La notion de devoir de vigilance a été forgée par le législateur français afin de remédier au cloisonnement juridique découlant du principe de personnalité juridique des sociétés donneuses d’ordre et leurs sous-traitants ou fournisseurs. Le devoir de vigilance impose donc l’adoption d’instruments susceptibles de prévenir les risques découlant des activités des sociétés donneuses d’ordre et de celles des entités constituant leur chaîne d’approvisionnement.

Actuellement, deux autres Etats membres se sont emparés du concept de « devoir de vigilance » (Pays-Bas et Allemagne). La proposition de directive devrait donc permettre une harmonisation à l’échelle européenne des règles auxquelles les entreprises seront soumises.
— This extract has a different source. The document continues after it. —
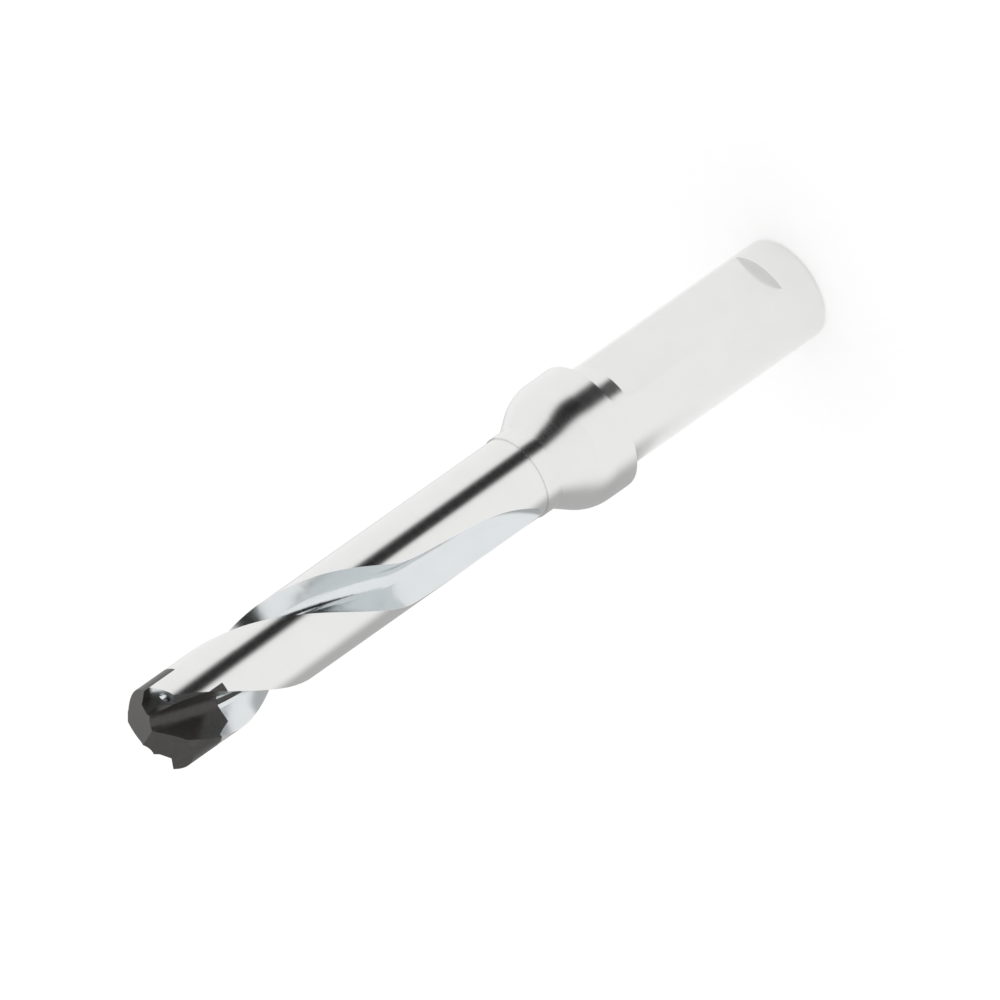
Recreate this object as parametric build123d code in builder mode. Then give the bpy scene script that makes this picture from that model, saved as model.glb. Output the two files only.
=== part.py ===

Les rapporteurs ont recensé 17 mises en demeure sur le fondement de la loi du 27 mars 2017 dont 9 ont donné lieu à une saisine des juridictions.

La proposition de directive CSDD est plus ambitieuse que les législations nationales existantes, y compris française, et élargirait le champ des entreprises concernées. La loi française impose un critère unique et des seuils élevés (emploi direct ou indirect de 5 000 salariés pour les entreprises établies en France et de 10 000 salariés pour les entreprises étrangères ayant une activité en France). La proposition de directive propose quant à elle, d’inclure le nombre de salariés et le chiffre d’affaires annuel net, ainsi qu’un critère supplémentaire de prise en compte du risque attaché à certains secteurs d’activité.

En effet, les nouvelles règles relatives au devoir de vigilance s'appliqueront aux entreprises et secteurs suivants, pour les entreprises de l'Union européenne :

  • groupe 1 : toutes les sociétés à responsabilité limitée de l'Union européenne de grande taille et ayant un pouvoir économique important (employant plus de 500 personnes et réalisant un chiffre d'affaires net supérieur à 150 millions d'euros à l'échelle mondiale) ;
  • groupe 2 : d'autres sociétés à responsabilité limitée exerçant des activités dans des secteurs à fort impact définis, qui n'atteignent pas les deux seuils du groupe 1, mais emploient plus de 250 personnes et réalisent un chiffre d'affaires net de 40 millions d'euros et plus à l'échelle mondiale.

Les entreprises de pays tiers actives dans l'Union européennes dont le seuil de chiffre d'affaires est aligné sur celui des groupes 1 et 2 et dont le chiffre d'affaires est réalisé dans l'Union européennes seront également concernées par la proposition de directive.

Ainsi, la directive couvrirait, selon les estimations de la Commission, quelque 11 900 sociétés européennes – dont 1 582 françaises – et 6 000 sociétés non européennes actives dans l'Union.

La proposition de directive CSDD devrait également, à la différence de la loi française du 27 mars 2017, prévoir la création ou la désignation d’autorité(s) administrative(s) nationale(s) chargée(s) de surveiller la mise en œuvre du devoir de vigilance des sociétés qui disposerai(en)t de prérogatives d’enquête et de sanction administrative.

Afin de respecter le devoir de vigilance en matière de durabilité, les entreprises devraient :

  • intégrer le devoir de vigilance dans les politiques ;
  • recenser les incidences négatives réelles ou potentielles sur les droits de l'homme et l'environnement ;
  • prévenir ou atténuer les incidences potentielles ;
  • mettre un terme aux incidences réelles ou les réduire au minimum ;
  • établir et maintenir une procédure de réclamation ;
  • contrôler l'efficacité de la politique et des mesures de vigilance ;
  • communiquer publiquement sur le devoir de vigilance.

Les entreprises concernées devront prendre des mesures appropriées (obligation de moyens), en fonction de la gravité et de la probabilité des différentes incidences, des mesures dont elles disposent dans les circonstances particulières et de la nécessité de fixer des priorités.

Afin que le devoir de vigilance soit effectif, la proposition de directive introduit également l'obligation pour les administrateurs de mettre en place et de superviser la mise en œuvre du devoir de vigilance, ainsi que de l'intégrer dans la stratégie d'entreprise.